Author: Dariusz Matelski
Year of publication: 2013
Source: Show
Pages: 136-167
DOI Address: http://dx.doi.org/10.15804/npw2013107
PDF: npw/04/npw2013107.pdf

Until the fall of the Soviet Union in December 1991, there was no possibility for Poland to regain its cultural heritage seized during the Second World War. From 1945 till 1991 Poland received from Moscow only a small percentage of the archives taken away, collections of books, works of art and monuments – usually as a gift from the soviet nation. That is why the fall of the Soviet Union in 1991, as well as the process of regaining independence by former Soviet republics created the need of negotiations about Polish cultural goods with each of the Soviet Union’s successors.

On 22nd May 1992 in Moscow, a treaty was signed between the Polish Republic and the Russian Federation about friendly and good-neighbourly relations. Back then, President Boris Yeltsin gave President Wałęsa documents from the Jozef Piłsudski Modern History Institute, as well as two portfolios containing copies of documents about the Katyń massacre. Furthermore, in May 1992 the Auschwitz books returned to Poland, taken away in 1945 and stored in a Special Archive in Moscow, now owned by Auschwitz Museum. It was only a fraction of the Polish artefacts possessed then by Russia. From 29th June 1992 the Military Archive Council of the Ministry of National Defence was operating in Moscow and it revised more than 4 million files, out of which 430 thousand documents were copied, coming from the Special Archive (Osobyj archiv) and from the Russian State Military Archive, that concerned Polish people in the Soviet Union from 1939 till 1940, as well as the Katyń massacre.

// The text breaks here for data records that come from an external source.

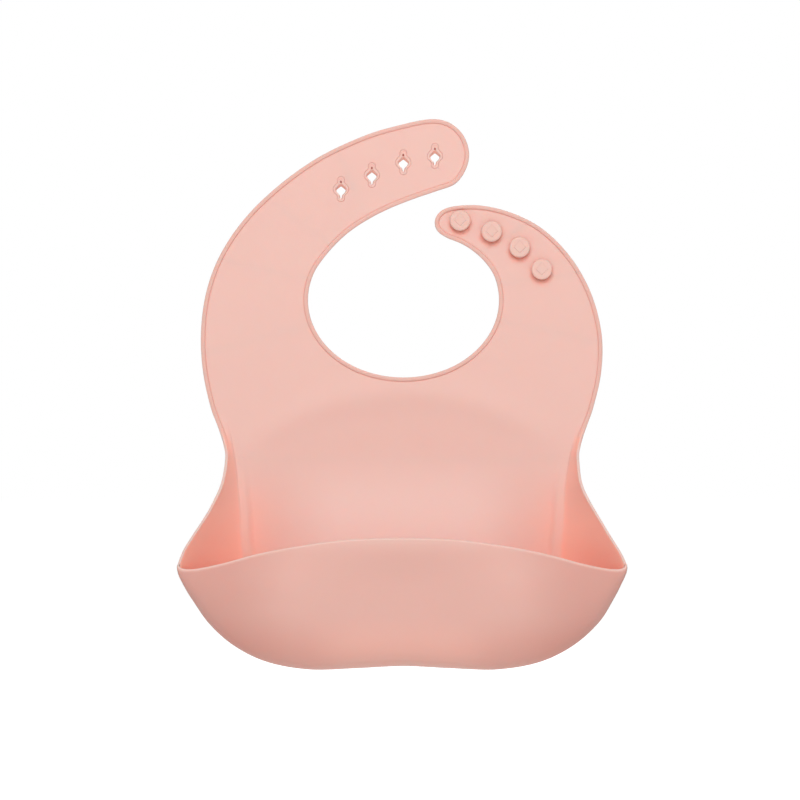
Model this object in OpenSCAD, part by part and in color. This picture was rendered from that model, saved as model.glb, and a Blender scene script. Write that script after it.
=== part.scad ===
// Silicone baby bib with a catch pocket, worn upright: +X to its left-hand strap side, -Y out of its front, +Z up.
// The origin is the centre of the neck opening, on the back face of the collar.
// Flat drawings are made with x across, y up and z out of the front, and stood up by stand().

/* [Sheet] */
// Thickness of the collar, straps and back wall
sheet_t = 1.8; // [1.6:0.1:2.2]
// Height of the rounded bead above the sheet
bead_h = 0.9; // [0.5:0.1:1.2]
// Width of the bead along every free edge
bead_w = 2.4; // [1.8:0.1:2.8]

/* [Neck opening] */
// Half of the opening's width
neck_a = 52; // [51.5:0.1:52.5]
// Half of the opening's height
neck_b = 42.2; // [41.8:0.1:42.6]

/* [Keyholes and studs] */
// Width of a keyhole's diamond
keyhole_w = 6.4; // [5.6:0.1:7]
// Height of a keyhole's diamond
keyhole_h = 7.6; // [6.8:0.1:8.2]
// Width of the slots above and below the diamond
slot_w = 1.1; // [0.8:0.1:1.6]
// Length of a keyhole from slot end to slot end
slot_l = 11; // [10:0.1:11.6]
// Diameter of a stud's head
stud_d = 11; // [9.5:0.1:12]
// Diameter of a stud's stem
stem_d = 4.8; // [4.2:0.1:5.4]
// Height of a stud's top above the strap
stud_h = 4.2; // [3.6:0.1:4.8]

/* [Pocket] */
// Half of the thickness of the pocket's walls
wall_half = 1; // [0.8:0.1:1.2]
// How far the back wall is dished behind the collar
dish = 4.5; // [3:0.1:6]
// Distance of the middle of the lip from the collar's back face
lip_out = 45; // [42:0.5:47]

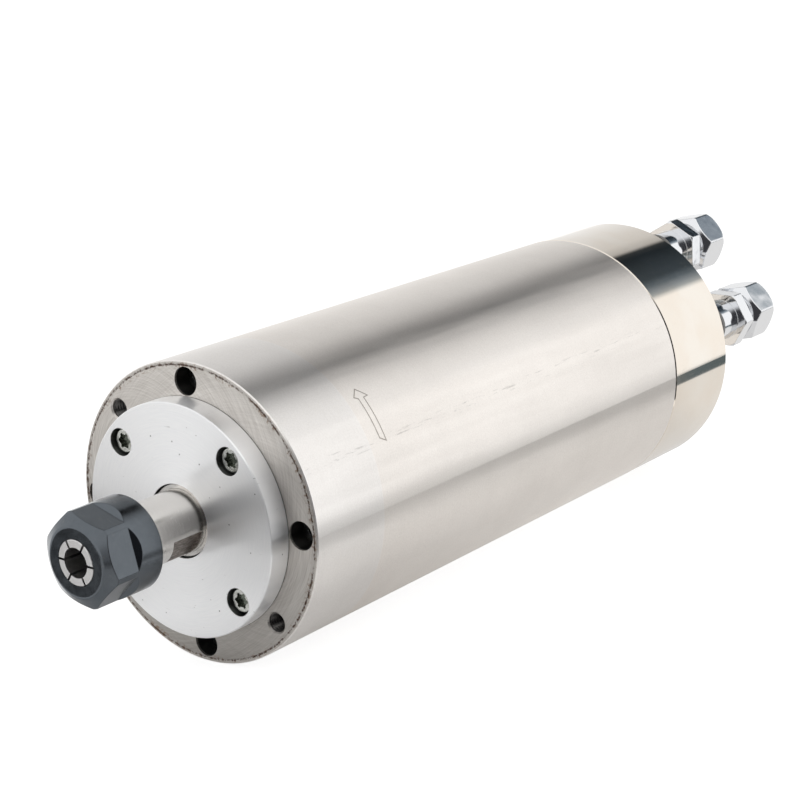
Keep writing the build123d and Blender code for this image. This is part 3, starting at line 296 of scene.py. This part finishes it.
def polished_stainless():
    """The rear cap: polished to a warm mirror, with fine polishing rings and a few bluish scratches."""
    s = Surface("polished_stainless")
    rings = s.noise(s.stretched(0.25, 11.0, 0.25), 1.0, 4.0, 0.65)
    across = s.noise(s.stretched(0.9, 0.25, 3.5), 1.0, 5.0, 0.75, 1.5)
    cloud = s.noise(s.place, 0.09, 3.0)
    colour = s.mix(s.step(cloud, 0.35, 0.7), (0.86, 0.805, 0.73), (0.84, 0.765, 0.675))
    scratch = s.step(across, 0.60, 0.72)
    colour = s.mix(s.math("MULTIPLY", scratch, 0.35), colour, (0.72, 0.78, 0.82))
    rough = s.math("ADD", s.ranged(rings, 0.35, 0.75, 0.04, 0.09), s.math("MULTIPLY", scratch, 0.16))
    normal = s.bump(s.math("ADD", rings, s.math("MULTIPLY", scratch, 0.5)), 0.06, 0.01)
    return s.finish(colour, rough, normal=normal)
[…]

During 22nd–23rd February 1993, the Head Office of the State Archives of the Polish Republic and the Archive Committee of the Russian Federation Government agreed on a source publishing titled Katyń. Documents of crime. Based on article 17th of the Polish-Russian treaty from 22nd May 1992 about friendly and good-neighbourly cooperation, on 22nd February 1994 both governments signed an agreement about graves and memorials of war and repression victims. The Russian side announced that in May 1994 exhumation works would begin in Katyń and Mednoye. As a result of the Polish Ministry of Foreign Affairs‘ diplomacy, on 18th May 1994 in Warsaw an agreement about cooperation in revealing and returning cultural goods transferred to another country, was signed. In October 1994 Polish- Russian commission on revealing and returning cultural goods transferred to another country was gathered. The Polish side presented a list of wanted objects. Found files were to be returned to the other party. However, firstly Poland was demanding the return of the archives, which were supposed to be given away according to the Treaty of Riga and, up until 17th September 1939, were not.